On l'a vu, ce programme ne tient pas dans le cadre actuel européen. En réalité, le projet de Jean Luc Mélenchon suppose une sortie de l'euro et une Banque centrale dévouée. Concernant l'investissement, ce qui pose problème, c'est que si Jean Luc Mélenchon identifie justement le manque d'investissements en France, sa réponse ne résout pas grand-chose. Parce qu'en utilisant la dépense publique pour pallier le manque d'investissement privé, on se prive de la question la plus importante ; pourquoi les dépenses d'investissement privé sont-elles si faibles ?  Et là, la réponse est simple : parce que les anticipations de croissance sont faibles. Avec des perspectives de croissance plus fortes, les entreprises choisiront de réduire la distribution de dividendes pour investir dans l'avenir, ce qui est l'assurance de gains économiques futurs. Or, pour que ces prévisions de croissance se relèvent, et comme cela a été évoqué plus haut, c'est une révision de politique monétaire qui doit être menée avant tout. L'investissement public peut être une très bonne courroie de transmission, elle peut ouvrir la voie pour l'investissement privé, mais elle ne peut s'y substituer. Jean Luc Mélecnhon réitère réellement l'erreur japonaise qui a duré pendant près de 20 ans. 

Une croissance à 2%, une inflation à 4%, sur quelles bases Jean Luc Mélenchon peut-il parvenir à de tels résultats ?

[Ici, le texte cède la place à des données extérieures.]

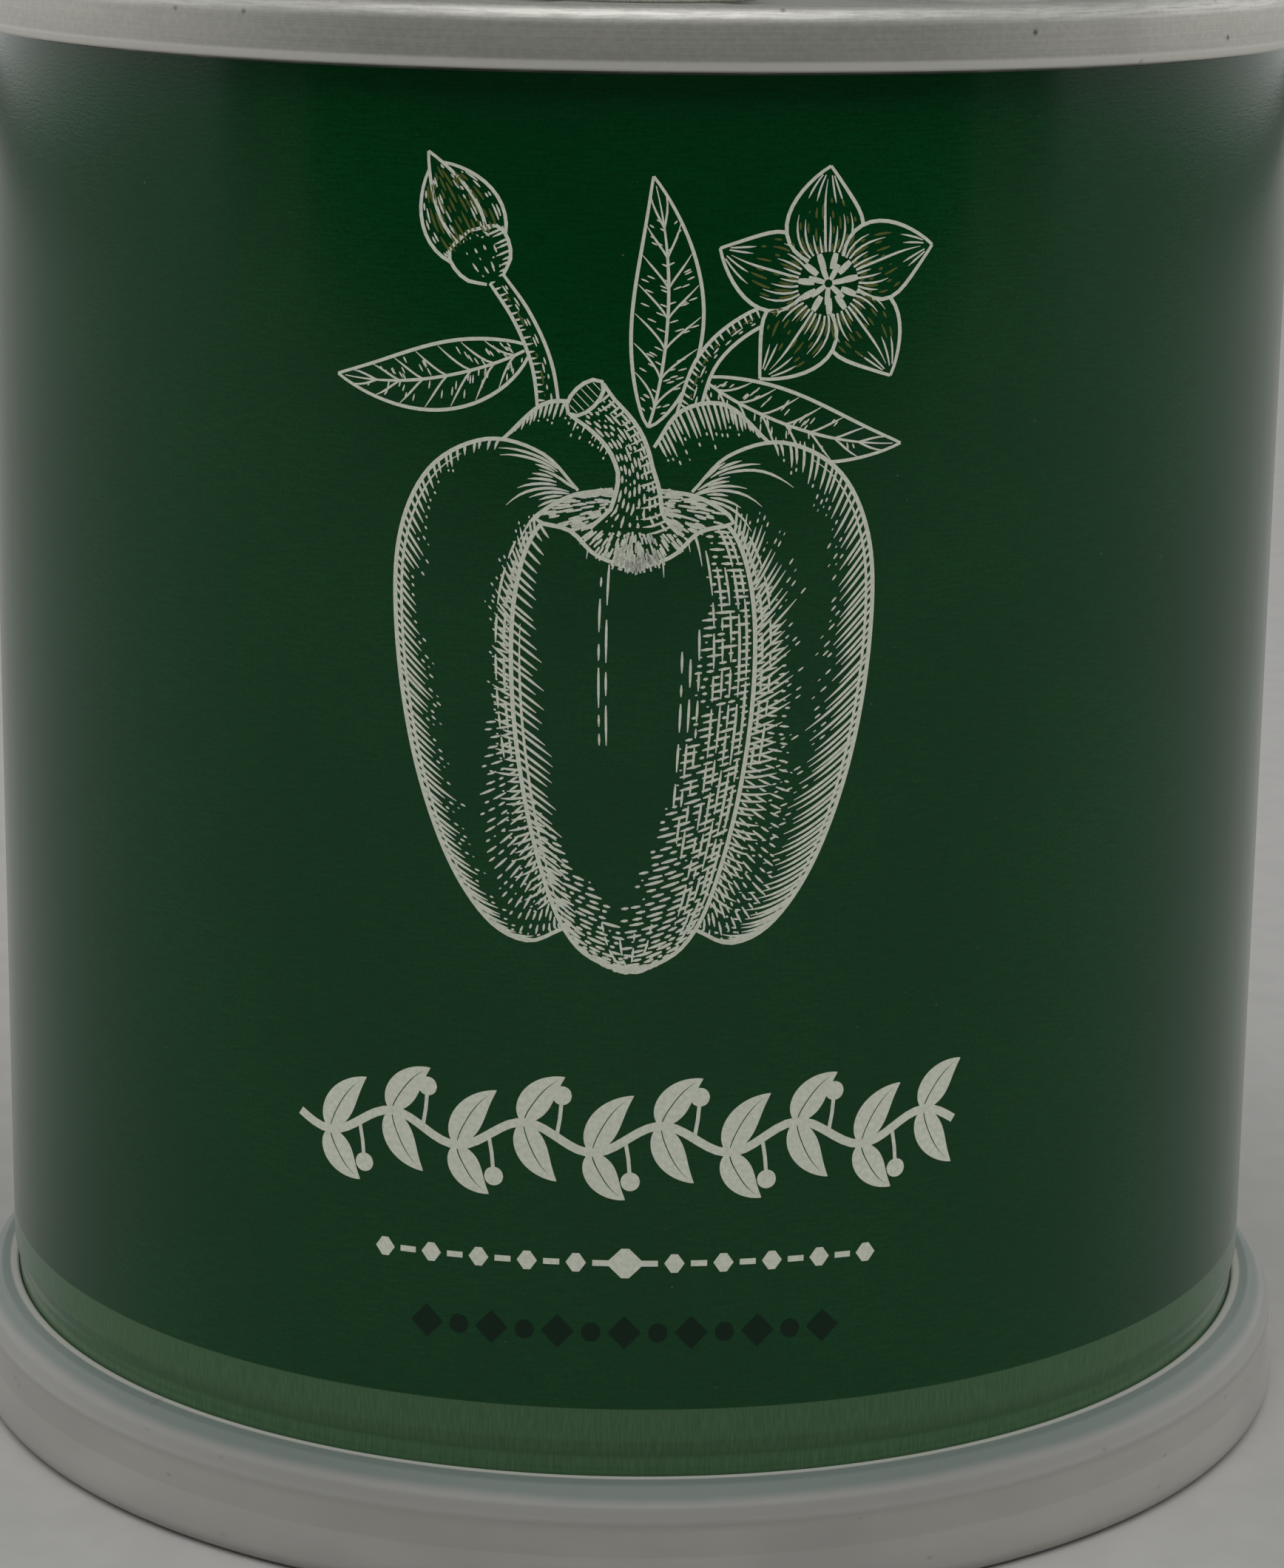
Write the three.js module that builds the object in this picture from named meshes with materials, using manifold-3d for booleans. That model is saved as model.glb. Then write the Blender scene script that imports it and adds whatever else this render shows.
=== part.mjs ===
// A seed-growing tin: a seamed tinplate can with a printed wrap and a ring-pull end, standing in the
// plastic snap cap that serves as its saucer. Inside are a filter disc, a growing medium, seeds and a
// cover layer. Millimetres, +Z up. The origin is the middle of the saucer's underside, and the front
// of the wrap faces -Y.
import * as THREE from "three";
import { mergeVertices } from "three/addons/utils/BufferGeometryUtils.js";
import Module from "manifold-3d";

const wasm = await Module();
wasm.setup();

// Tin
const tinHeight = 80; // over both double seams
const bodyRadius = 36.35; // outside of the tinplate wall
const plate = 0.22; // tinplate thickness
const neckDepth = 0.25; // how far the wall draws in above the lower seam
const neckHeight = 2.2; // from the lower seam to the foot of the neck's slope
const neckSlope = 1; // height over which the wall draws in
const weldWidth = 1.4;
const weldHeight = 0.15; // how far the welded seam stands into the tin

// Double seams
const seamWidth = 1.65; // from the tin wall to the outside of a seam
const seamHeight = 3.15;
const seamBend = 0.42; // centre-line radius of the folds
const hookGap = 0.35; // between the tip of a hook and the fold that it reaches into
const compoundThickness = 0.25;
const compoundWidth = 0.8;
const seamGap = 0.11; // between layers that don't touch

// Printed wrap
const wrapThickness = 0.1;
const wrapGap = 0.05; // between the wrap and the wall
const wrapMargin = 0.2; // between the wrap's edges and the seams

// Ends
const countersinkDepth = 4.6; // from the seam's crown to the countersink, on the plate's centre line
const countersinkWidth = 1.1;
const chuckTaper = 0.7; // how far the chuck wall leans in on its way down
const panelEdge = 0.8; // slope between the countersink and the panel
const topPanelDepth = 2.85;
const tabWellStep = 0.5; // how far the middle of the top panel lies below its edge
const panelLedge = 3.2; // width of the panel's edge around the tab well
const bottomPanelDepth = 3;
const beadHeight = 0.5;
const innerBeadRadius = 9.5;
const outerBeadInset = 9; // from the panel's edge to the middle of the outer bead
const beadWidth = 3;
const drainHoles = 6;
const drainHoleRadius = 2.5;

// Ring-pull tab, with its rivet formed from the panel
const tabThickness = 1.1;
const tabCurl = 0.275; // how far the tab's edges are rounded off
const tabClearance = 0.15; // between the tab and the panel's edge
const tabRingHalfWidth = 7.8;
const tabRingHalfLength = 7.2;
const tabNoseRadius = 5.7;
const fingerHoleHalfWidth = 5.3;
const fingerHoleHalfLength = 4.3;
const rivetToRing = 11.4; // from the rivet to the middle of the finger hole
const rivetInset = 5.6; // from the edge of the tab well to the rivet
const rivetRadius = 1.6;
const rivetHeadRadius = 2.7;
const rivetHeadThickness = 0.4;
const rivetClearance = 0.2; // around the rivet and its head
const rivetBossRadius = 3.4;
const rivetBossGap = 0.05; // between the boss and the tab

// Saucer cap
const capFloor = 0.8;
const capFoot = 1.2; // height of the foot ring below the floor
const capFootWidth = 1.5;
const capWall = 0.75;
const capSeamGap = 0.15; // between the lower seam and the cap's wall
const capLipHeight = 1.25; // above the lower seam
const capLipWidth = 1.45;
const capLipGap = 0.45; // between the wrap, where it is widest, and the lip
const capCorner = 0.9; // radius of the foot's outer corner
const capSoftening = 0.225; // radius of the lip's corners
const capFlare = 0.55; // how far the foot's corner stands out past the wall

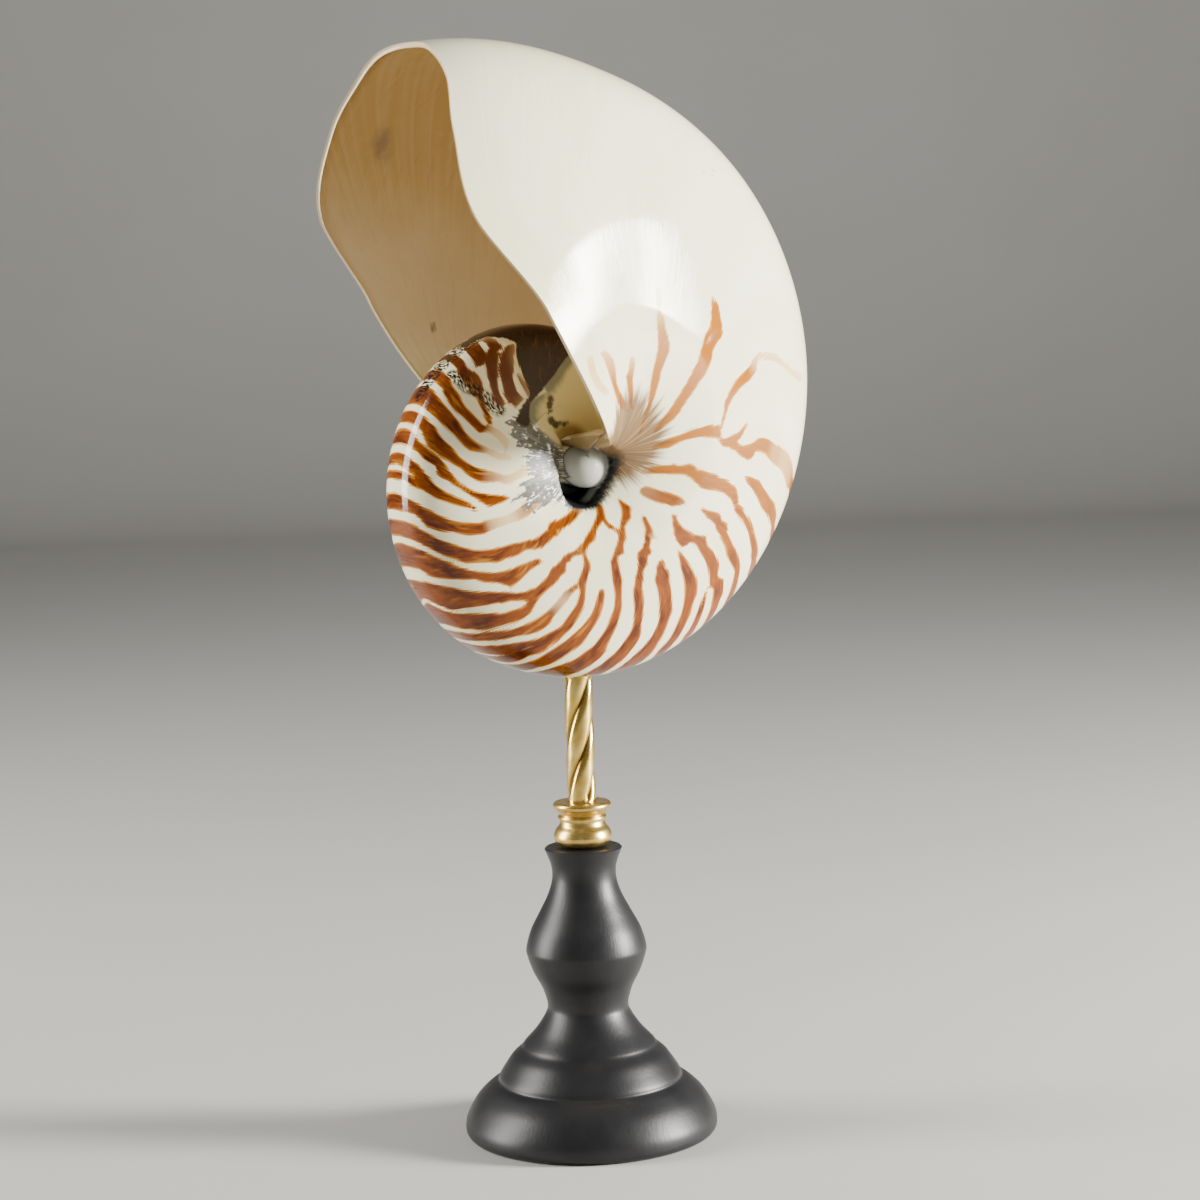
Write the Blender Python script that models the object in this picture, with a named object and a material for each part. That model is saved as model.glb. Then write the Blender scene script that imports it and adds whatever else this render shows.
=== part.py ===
"""Whole nautilus shell standing on a twisted brass stem, a brass collar and a turned black wooden base.

The origin is the centre of the base's flat underside and +Z is up. The shell's plane of symmetry is close to the
XZ plane and its aperture opens toward -X. Sizes are written in millimetres and MM turns them into metres.
"""
import math

import bmesh
import bpy
from mathutils import Euler, Vector

MM = 0.001
GAP = 0.3  # between a piece and the one it rests on or in

# Shell: a tube coiled in one plane, each turn larger than the one before by a constant ratio
LIP_RADIUS = 113.1  # from the coiling axis to the outer wall at the lip
TURN_RATIO = 3.032
LIP_ANGLE = math.radians(111.16)  # direction of the lip's outermost point, seen from the coiling axis
COIL_CENTRE = Vector((-9.83, -2.47, 190.36))
SHELL_LEAN = math.radians(2.66)
WALL = 1.5
CHAMBER_TURN = math.radians(135)  # the open body chamber, from the septum to the lip
SEPTUM_SAG = math.radians(9)
# The section of one turn, as parts of the radius at its outer wall
HALF_BREADTH = 0.389
SHOULDER = 0.40
AXIS_END = 0.02
UMBILICUS_DEPTH = 0.642
OUTER_ROUNDNESS = 1.488
FLANK_FULLNESS = 0.703
OUTER_SHARE = 0.6  # of the section's outline, outside the shoulder
# The last turn opens out a little: (degrees before the lip, part added to the radius)
FLARE = ((-120, 0.0), (-90, 0.005), (-60, 0.008), (-30, 0.003), (0, 0.031))
# The lip's edge: (part of the outline from outer wall to umbilicus, degrees of growth past the lip angle)
LIP_EDGE = ((0, -0.7), (0.07, 0.4), (0.15, 2.2), (0.25, 7.3), (0.4, 14.7), (0.55, 13.4), (0.7, 15.0),
            (0.85, 15.6), (1, 2.0))
LIP_ROUNDING = 0.5
PIT_DEPTH = 12.0  # of the umbilicus, from the plane of symmetry
# The mesh of the shell: columns from the outer wall to the umbilicus, rows along the growth
OUTER_CROWDING = 0.45  # how much closer the columns lie at the outer wall
COLUMNS = 14
INNER_COLUMNS = 12
FLOOR_COLUMNS = 11
ROW_TURN = math.radians(7.5)
CHAMBER_ROWS = 20
FLOOR_START = -2 * math.pi - CHAMBER_TURN

# Base, turned: (radius, height)
BASE_FOOT = ((33.1, 0.0), (34.5, 0.6), (35.2, 2.3), (34.7, 5.6), (31.9, 10.5), (28.4, 13.9), (25.8, 15.4))
BASE_TIER = ((25.6, 15.7), (25.2, 17.0), (23.7, 19.4), (21.6, 22.3), (19.1, 24.5))
BASE_COVE = ((18.8, 24.9), (18.0, 26.0), (14.8, 29.5), (12.0, 33.8), (11.3, 36.6), (12.6, 41.3), (15.0, 46.0),
             (16.6, 50.7), (16.7, 53.0), (15.3, 57.7), (12.8, 62.5), (10.4, 67.2), (9.1, 71.2), (8.9, 74.2),
             (9.4, 76.8), (10.6, 79.9))
BASE_RIM = ((10.8, 80.4), (10.4, 80.8))
BASE_TOP = 80.8
SOCKET_DEPTH = 16.0

# Collar, turned: (radius, height above the base)
COLLAR_FOOT = ((5.9, 0.0), (7.4, 0.8), (8.1, 2.6), (7.6, 4.5), (6.6, 5.8), (6.2, 6.9))
COLLAR_BEAD = ((6.2, 7.2), (6.7, 7.6), (6.7, 8.4), (6.3, 8.8))
COLLAR_FLANGE = ((6.5, 9.1), (7.1, 9.9), (7.9, 10.8), (8.1, 11.6), (7.6, 12.3), (6.9, 12.4))
COLLAR_HEIGHT = 12.4

# Stem: three strands twisted together, with a plain pin at each end
STEM_RADIUS = 4.0
STRANDS = 3
GROOVE_DEPTH = 0.9
GROOVE_FADE = 1.6
TWIST_PITCH = 44.5
TWIST_PHASE = math.radians(237)  # direction of a groove at the height below
TWIST_PHASE_HEIGHT = 120.6
STEM_ROWS = 20
STRAND_COLUMNS = 8
LOWER_PIN_RADIUS = 2.5
UPPER_PIN_RADIUS = 2.0
UPPER_PIN_LENGTH = 9.0
STEM_TOP_CLEARANCE = 0.5

BASE_SEGMENTS = 36
COLLAR_SEGMENTS = 28
PIN_SEGMENTS = 16


def clear_scene():
    for item in list(bpy.data.objects):
        bpy.data.objects.remove(item)


def material(name, colour, roughness, metallic=0.0):
    made = bpy.data.materials.new(name)
    made.use_nodes = True
    shader = made.node_tree.nodes["Principled BSDF"]
    shader.inputs["Base Color"].default_value = (*colour, 1.0)
    shader.inputs["Roughness"].default_value = roughness
    shader.inputs["Metallic"].default_value = metallic
    return made


def finish_object(name, mesh_data, look, sharp_degrees):
    """Closes a bmesh into a named object, smooth except at its real edges."""
    bmesh.ops.recalc_face_normals(mesh_data, faces=mesh_data.faces)
    mesh = bpy.data.meshes.new(name)
    mesh_data.to_mesh(mesh)
    mesh_data.free()
    mesh.shade_smooth()
    mesh.set_sharp_from_angle(angle=math.radians(sharp_degrees))
    mesh.materials.append(look)
    made = bpy.data.objects.new(name, mesh)
    bpy.context.scene.collection.objects.link(made)
    return made


def curve_value(points, x):
    """Height at x of a curve through the points that never overshoots between two of them."""
    last = len(points) - 1
    if x <= points[0][0]:
        return points[0][1]
    if x >= points[last][0]:
        return points[last][1]
    slopes = [(points[i + 1][1] - points[i][1]) / (points[i + 1][0] - points[i][0]) for i in range(last)]

    def tangent(i):
        if i == 0 or i == last:
            return 0.0
        before, after = slopes[i - 1], slopes[i]
        return 2 * before * after / (before + after) if before * after > 0 else 0.0

    i = max(k for k in range(last) if points[k][0] <= x)
    width = points[i + 1][0] - points[i][0]
    t = (x - points[i][0]) / width
    start, end = tangent(i) * width, tangent(i + 1) * width
    rise = points[i + 1][1] - points[i][1]
    return points[i][1] + t * (start + t * (3 * rise - 2 * start - end + t * (start + end - 2 * rise)))


def curve_through(points, steps=1):
    """A smooth line through outline points, with `steps` pieces between two of them."""
    line = []
    for i in range(len(points) - 1):
        here, there = Vector(points[i]), Vector(points[i + 1])
        before = Vector(points[i - 1]) if i > 0 else here * 2 - there
        after = Vector(points[i + 2]) if i + 2 < len(points) else there * 2 - here
        start, end = (there - before) / 2, (after - here) / 2
        for step in range(steps):
            t = step / steps
            line.append(here + start * t + (there - here) * (3 * t * t - 2 * t ** 3)
                        - start * (2 * t * t - t ** 3) - end * (t * t - t ** 3))
    line.append(Vector(points[-1]))
    return [(point.x, point.y) for point in line]


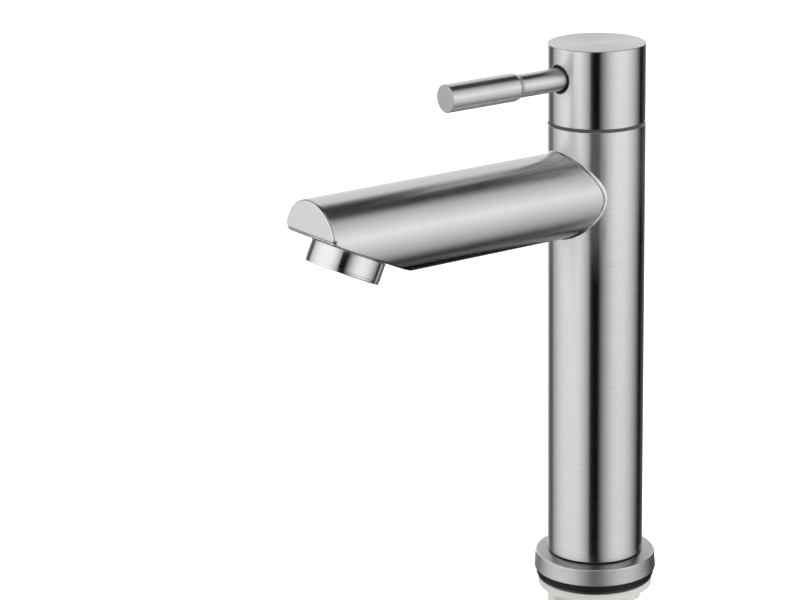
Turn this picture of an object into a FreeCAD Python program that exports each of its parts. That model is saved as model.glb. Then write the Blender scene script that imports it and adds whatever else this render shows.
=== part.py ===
import FreeCAD, Part
import os, math
from FreeCAD import Vector as V, Matrix, Placement, Rotation

# Single-lever cold basin tap, brushed stainless steel.  Units: millimetres.
# Frame: +Z up, Z axis = column axis, z = 0 = underside of the base flange.
# The spout and the lever point along -Y, +X is to the right seen from the front.

# ------------------------------------------------------------------ sizes
# column
BODY_R, BODY_WALL = 17.5, 1.5
Z_BODY0, Z_BODY1 = 7.4, 168.6
# base flange, slightly conical at its side and on top (FL_T at the rim, FL_TI under the column)
FL_T, FL_TI, FL_R0, FL_R1, FL_HOLE = 6.3, 6.9, 22.45, 21.95, 10.7
# seam ring between column and cap
SEAM_Z0, SEAM_Z1, SEAM_R = 168.6, 169.6, 17.2
# handle cap
CAP_R, CAP_WALL, CAP_Z0, CAP_Z1, CAP_TOP = 17.4, 1.6, 169.7, 197.4, 1.8
# lever
LEV_Z, LEV_R, LEV_RN, LEV_TIP, LEV_SH0, LEV_SH1 = 186.3, 4.95, 4.1, 66.0, 37.2, 35.3
LEV_SEAT, LEV_STUD_R, LEV_STUD_Y = 13.5, 2.95, 6.2
LEV_HOLE = 5.05
# spout
SP_Z, SP_R, SP_WALL, SP_TIP = 144.45, 15.45, 1.2, 122.4
CUT_T = math.radians(25.1)      # tilt of the flat underside of the spout tip
CUT_Y = 83.6                    # where that plane meets the lowest line of the tube
SOLE_T, CAPPLATE_T = 0.8, 1.2
BEAD = 0.65                     # weld bead round the spout root
# aerator, local axis square to the cut plane
AER_S, AER_R, AER_H = 25.45, 13.25, 7.85
AER_TH_R = 12.0                 # M24 x 1 male thread
# water way
RISER_R, RISER_WALL = 8.0, 1.2
BUSH_Z1 = 20.0
# G 1/2 shank
TH_R, TH_R_MIN, TH_PITCH = 10.4775, 9.3155, 1.8143
SHANK_Z0, SHANK_Z1, SHANK_BORE, TH_Z1 = -45.0, 15.4, 8.4, -0.6
# deck fixings
GASKET_T, GASKET_R = 2.55, 21.7
WASHER_Z1, WASHER_T, WASHER_R = -2.6, 1.0, 21.2
NUT_Z1, NUT_FL_T, NUT_R, NUT_BORE = -3.6, 3.2, 21.0, 10.55
NUT_HUB_R0, NUT_HUB_R1, NUT_WING_L, NUT_WING_T, NUT_END = 13.0, 12.3, 11.6, 3.8, 1.2
# valve
BLOCK_Z0, BLOCK_Z1, BLOCK_RIM_Z = 134.0, 163.0, 156.0
SEAT_Z = 142.0
SPIN_R, SPIN_BORE = 4.0, 4.06
Z_AX = V(0, 0, 1)

os.makedirs("parts", exist_ok=True)
NODES = {}


def cyl(r, z0, z1, x=0.0, y=0.0):
    return Part.makeCylinder(r, z1 - z0, V(x, y, z0), Z_AX)


def ring(ro, ri, z0, z1):
    return cyl(ro, z0, z1).cut(cyl(ri, z0 - 1, z1 + 1))


def cyl_dir(r, p, d, h):
    return Part.makeCylinder(r, h, p, d)


def lathe(pts):
    """Solid of revolution about Z from a closed (r, z) outline."""
    w = Part.makePolygon([V(r, 0, z) for r, z in pts] + [V(pts[0][0], 0, pts[0][1])])
    return Part.Face(w).revolve(V(0, 0, 0), Z_AX, 360)


def box(x0, y0, z0, x1, y1, z1):
    return Part.makeBox(x1 - x0, y1 - y0, z1 - z0, V(x0, y0, z0))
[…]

Cela ne semble pas du tout cohérent au regard de ce qui a pu se passer ailleurs. Lorsque les États Unis ont relancé leur économie avec le soutien de la FED, les taux de croissance trimestriels ont régulièrement dépassé les 3% et l'inflation ne décollait pas. Ceci pour une raison simple, il y avait beaucoup de lest dans l'économie du pays, et la relance permettait d'abord d'utiliser toutes les forces inexploitées dans le pays avant de voir progresser l'inflation. Parce que l'inflation est avant tout une conséquence de la hausse des salaires, et cette hausse ne se produit réellement que lorsque le plein emploi est atteint. De plus, une inflation à 4% signifie surtout que le plein potentiel du pays sera exploité, et même surexploité, entrainant une nouvelle dérive économique pour le pays. S'il est absurde de constater une inflation aussi faible au sein du continent européen, comme cela est le cas actuellement, il serait tout aussi absurde de vouloir faire l'inverse. L'important est d'avoir une croissance et une inflation conformes au potentiel du continent. Elle est trop faible aujourd'hui, mais ce que propose Jean Luc Mélenchon est trop important. Cela signifie qu'il cherche à diluer le poids de l'endettement au travers de l'inflation. D'autant plus que si l'on additionne les prévisions de croissance et d'inflation, soit 2% et 4%, on obtient une croissance nominale de 6%, soit un total 50% plus élevé que ce qui a pu être constaté entre 1997 et 2007, lorsque la zone euro "allait bien". Jean Luc Mélenchon propose de sortir d'une crise monétaire pour en entraîner une nouvelle. D'autant plus qu'une croissance nominale de 6% laisse entrevoir des taux d'intérêts à long terme voisins de 6%.